I was gratified to have the opportunity to do a presentation on the Global User Experience at the Gilbane Conference, as well as moderating several sessions in the technology track. For those that missed my presentation, I’ve posted a short recap here and a further exploration of the topic.
A common theme throughout the conference sessions was digital experiences and the role of mobile, web, content management, and other technologies in providing superior experiences to customers. That’s to be expected as creating superior customer experiences is a strategic imperative for most organizations, and also the current focus of most content software solutions in the marketplace, including content management systems. What is often overlooked (and the subject of my presentation) is that the CMS doesn’t just support delivery of the customer experience—it also has to support the behind the scenes players that create the customer experience.
Providing a compelling digital user experience is a complex undertaking no matter what the nature of the business or enterprise. It requires a range of talents including authoring, curation, story telling, design, and development, testing and deployment—and the tools to effectively support those diverse skill sets.
The heart of that experience is a modern CMS; in fact, delivering compelling digital user experiences is virtually impossible without one. But selecting the right CMS is challenging—after all, there are many to choose from and it can be difficult to differentiate products—most promise to deliver superior digital user experiences.
But one thing that is often overlooked is that creating great customer experiences requires an orchestrated approach by the “other users” of the CMS: editors and developers. It also requires the integration of tools and content that may reside outside of the CMS. In other words, the quality of the customer experience is directly related to the quality of the experience that a CMS provides to content creators, developers, and integrators.
Digging a bit deeper, content creators are actually a diverse collection of roles and skill sets, not just authors and editors. What’s common across those roles is that many are not full time professional content authors, which makes the quality of the content creator experience vitally important. Content creators want to use tools that are easy and familiar with a short learning curve. Most of all, they want to be able to focus on telling stories and creating great content, not mastering complex tools.
Developers, like content creators, also value ease of use and familiarity. They want to use tools, languages, and frameworks that they are familiar with and that work well in the technology environment in which they live. Most importantly, they want and need to be involved in the process of selecting a CMS—failure to include IT will lead to increased time to operation, and a risk that the chosen solution won’t work well in the enterprise’s IT environment.
The integrator experience involves the developers, partners, and vendors that have to integrate the CMS with enterprise systems and applications (the installed base), but also with solutions from other vendors that help provide the customer experience. If integration is difficult, it will take more time or, worse yet, not be done. Poorly done integration drains energy, productivity, and innovation leading to later, less desirable results.

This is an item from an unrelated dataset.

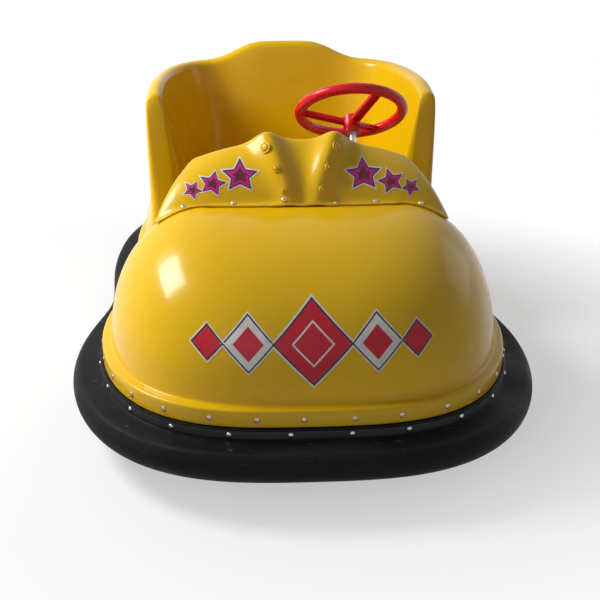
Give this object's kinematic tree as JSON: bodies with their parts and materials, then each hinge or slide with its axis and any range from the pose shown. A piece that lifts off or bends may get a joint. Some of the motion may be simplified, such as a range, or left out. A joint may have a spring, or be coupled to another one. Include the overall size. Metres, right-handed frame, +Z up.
{
  "type": "bumper car",
  "caption": "Fairground bumper car with a rubber ring, moulded snout and seat shell, a steered driving wheel and free rear wheels.",
  "frame": {"origin": "middle of the footprint, on the floor under the car", "axes": "-Y towards the front of the car, +X towards the driver's side, +Z up"},
  "size_m": [1.2396, 1.955, 0.8563],
  "materials": {
    "yellow_gelcoat": "glossy moulded glass fibre",
    "red_plastic": "glossy moulded plastic",
    "black_rubber": "matt moulded rubber",
    "tyre_rubber": "solid rubber tyre",
    "frame_steel": "black painted steel",
    "sheet_steel": "plain steel sheet",
    "bright_steel": "plated steel",
    "cast_alloy": "cast alloy",
    "motor_black": "black enamel",
    "battery_case": "dull moulded case"
  },
  "bodies": {
    "body": {"frame_rails": "frame_steel", "cross_members": "frame_steel", "perimeter_channel": "frame_steel", "bumper_ring": "black_rubber", "clamp_band": "black_rubber", "floor_sheet": "sheet_steel", "nose_panel": "yellow_gelcoat", "cowl": "yellow_gelcoat", "brow_studs": "yellow_gelcoat", "rear_shell": "yellow_gelcoat", "seat_bench": "yellow_gelcoat", "battery_block": "battery_case", "battery_tray": "frame_steel", "dash_panel": "yellow_gelcoat", "toe_board": "sheet_steel", "column_tube": "frame_steel", "pedal": "frame_steel", "pedal_bracket": "frame_steel", "bearing_plate": "frame_steel", "bearing_posts": "frame_steel", "rear_axle": "bright_steel", "axle_clamps": "frame_steel"},
    "steering": {"steering_wheel": "red_plastic", "steering_shaft": "bright_steel", "shaft_sprocket": "bright_steel"},
    "drive_unit": {"head_plate": "bright_steel", "fork": "frame_steel", "gear_case": "cast_alloy", "motor": "motor_black", "steer_sprocket": "bright_steel", "drive_axle": "bright_steel"},
    "drive_wheel": {"drive_tyre": "tyre_rubber", "drive_rim": "cast_alloy"},
    "rear_wheel_left": {"rear_tyre_left": "tyre_rubber", "rear_rim_left": "cast_alloy"},
    "rear_wheel_right": {"rear_tyre_right": "tyre_rubber", "rear_rim_right": "cast_alloy"}
  },
  "joints": [
    {"name": "drive_unit_turn", "type": "hinge", "parent": "body", "child": "drive_unit", "pos_m": [0, -0.5, 0.1], "axis": [0, 0, 1], "continuous": true},
    {"name": "steering_wheel_turn", "type": "hinge", "parent": "body", "child": "steering", "pos_m": [0.161, -0.05, 0.75], "axis": [0, 0.6157, 0.788], "continuous": true},
    {"name": "drive_wheel_spin", "type": "hinge", "parent": "drive_unit", "child": "drive_wheel", "pos_m": [0, -0.5, 0.1], "axis": [1, 0, 0], "continuous": true},
    {"name": "rear_wheel_left_spin", "type": "hinge", "parent": "body", "child": "rear_wheel_left", "pos_m": [0.365, 0.5, 0.075], "axis": [1, 0, 0], "continuous": true},
    {"name": "rear_wheel_right_spin", "type": "hinge", "parent": "body", "child": "rear_wheel_right", "pos_m": [-0.365, 0.5, 0.075], "axis": [1, 0, 0], "continuous": true}
  ],
  "couplings": [
    {"joint": "steering_wheel_turn", "follows": "drive_unit_turn", "ratio": 1}
  ]
}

The solution to providing the global user experience is a well-architected CMS that provides comfortable and easy-to-use core functionality while easily integrating with enterprise and third party tools and applications. The selection of that CMS requires a concerted and cooperative effort on the part of all stakeholders that will ultimately use the content management system. Selection of a CMS is not a technology decision, it’s a strategic business decision that warrants the time, effort, and participation of all business and technology stakeholders in order to render the best decision.